Repeat each line of the material exactly.

*** Records supplied

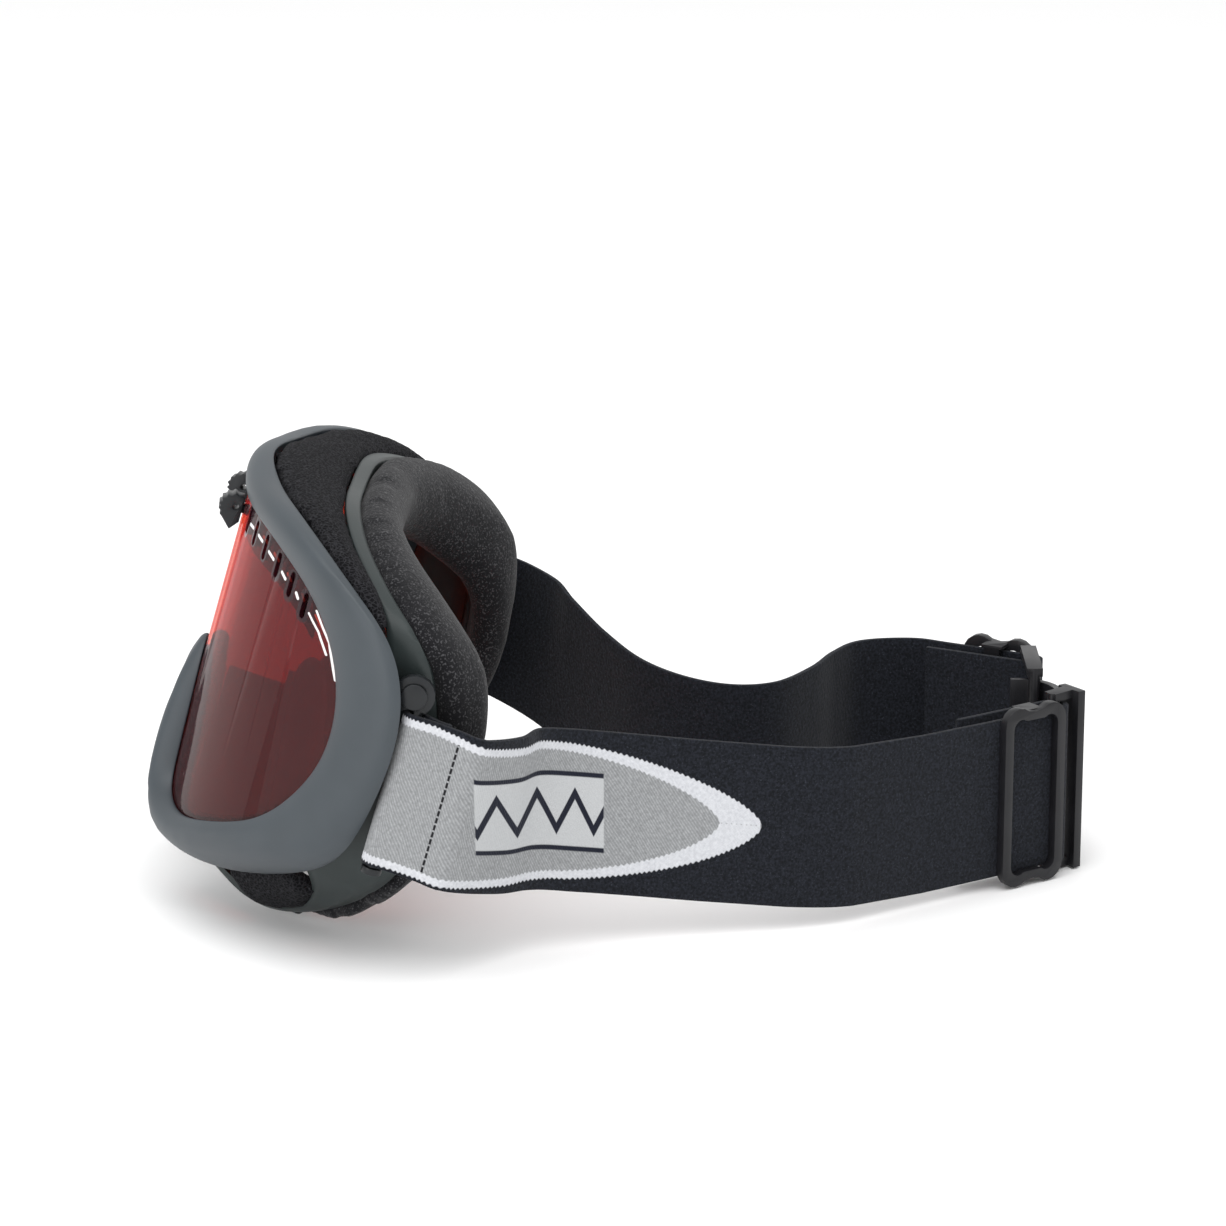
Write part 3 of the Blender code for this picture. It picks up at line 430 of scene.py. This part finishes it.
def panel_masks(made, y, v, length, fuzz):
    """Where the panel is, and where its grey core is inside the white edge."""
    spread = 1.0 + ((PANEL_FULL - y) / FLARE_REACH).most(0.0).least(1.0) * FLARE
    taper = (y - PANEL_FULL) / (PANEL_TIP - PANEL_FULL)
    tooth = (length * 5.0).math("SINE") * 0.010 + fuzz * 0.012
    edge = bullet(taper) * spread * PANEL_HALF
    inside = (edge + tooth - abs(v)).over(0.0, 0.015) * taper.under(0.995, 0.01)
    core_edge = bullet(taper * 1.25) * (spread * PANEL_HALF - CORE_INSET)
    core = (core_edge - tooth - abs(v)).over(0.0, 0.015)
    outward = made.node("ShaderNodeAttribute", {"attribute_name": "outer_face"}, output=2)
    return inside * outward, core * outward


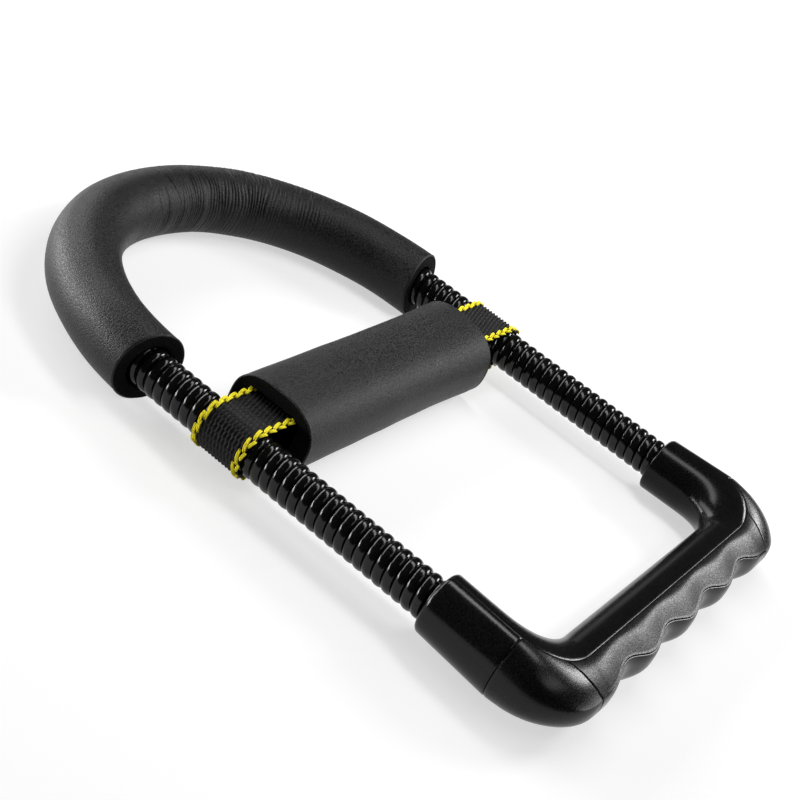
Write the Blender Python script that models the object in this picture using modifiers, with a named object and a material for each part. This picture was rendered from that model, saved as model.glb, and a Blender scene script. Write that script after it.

******

Expected answer:
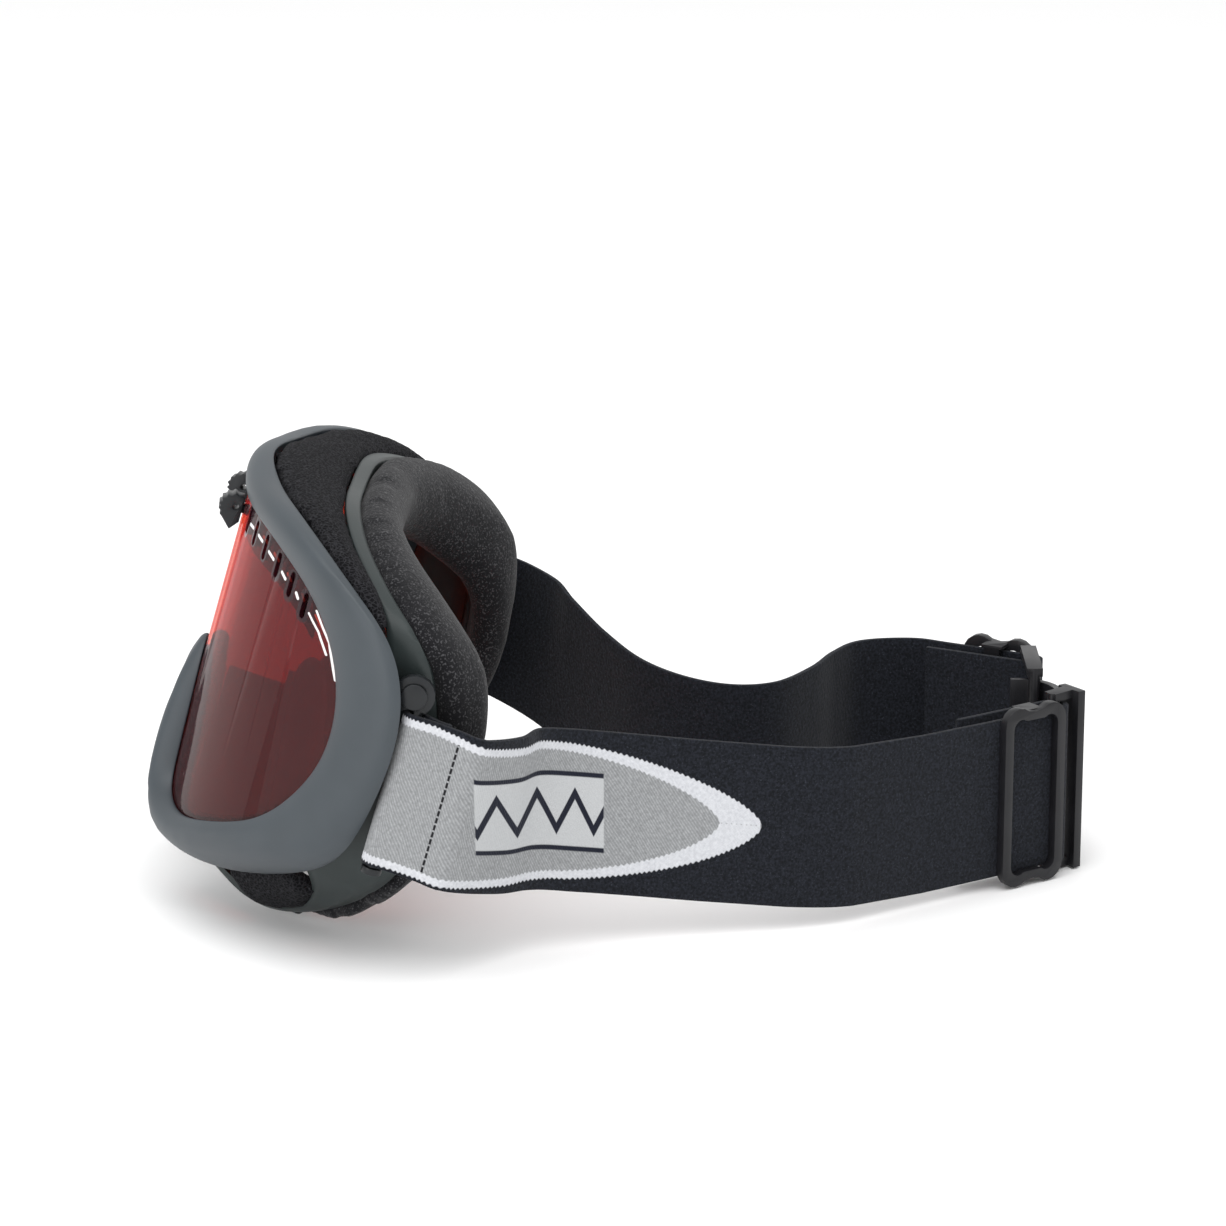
Write part 3 of the Blender code for this picture. It picks up at line 430 of scene.py. This part finishes it.
def panel_masks(made, y, v, length, fuzz):
    """Where the panel is, and where its grey core is inside the white edge."""
    spread = 1.0 + ((PANEL_FULL - y) / FLARE_REACH).most(0.0).least(1.0) * FLARE
    taper = (y - PANEL_FULL) / (PANEL_TIP - PANEL_FULL)
    tooth = (length * 5.0).math("SINE") * 0.010 + fuzz * 0.012
    edge = bullet(taper) * spread * PANEL_HALF
    inside = (edge + tooth - abs(v)).over(0.0, 0.015) * taper.under(0.995, 0.01)
    core_edge = bullet(taper * 1.25) * (spread * PANEL_HALF - CORE_INSET)
    core = (core_edge - tooth - abs(v)).over(0.0, 0.015)
    outward = made.node("ShaderNodeAttribute", {"attribute_name": "outer_face"}, output=2)
    return inside * outward, core * outward


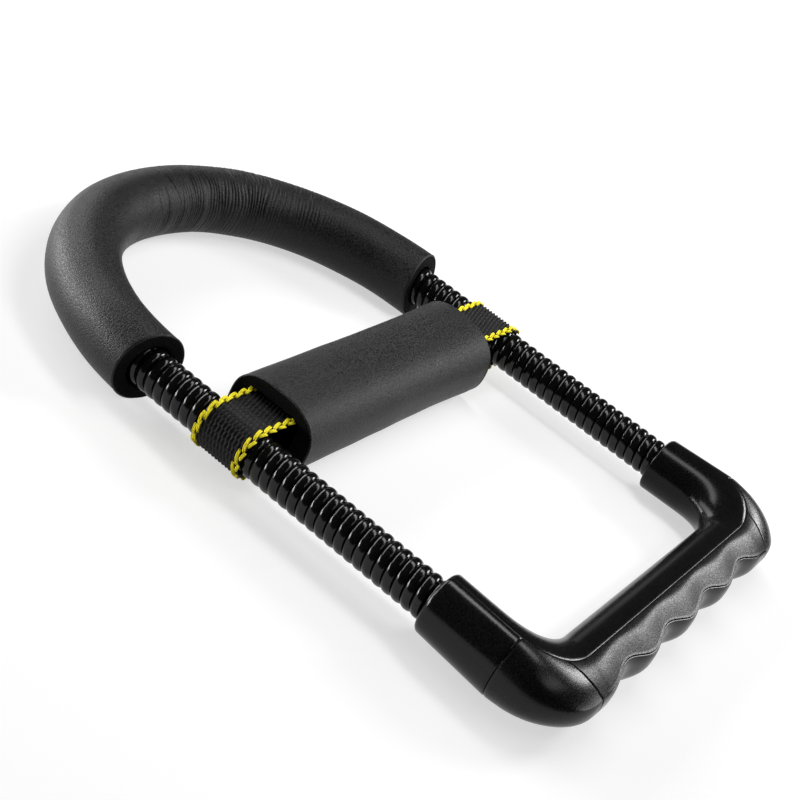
Write the Blender Python script that models the object in this picture using modifiers, with a named object and a material for each part. This picture was rendered from that model, saved as model.glb, and a Blender scene script. Write that script after it.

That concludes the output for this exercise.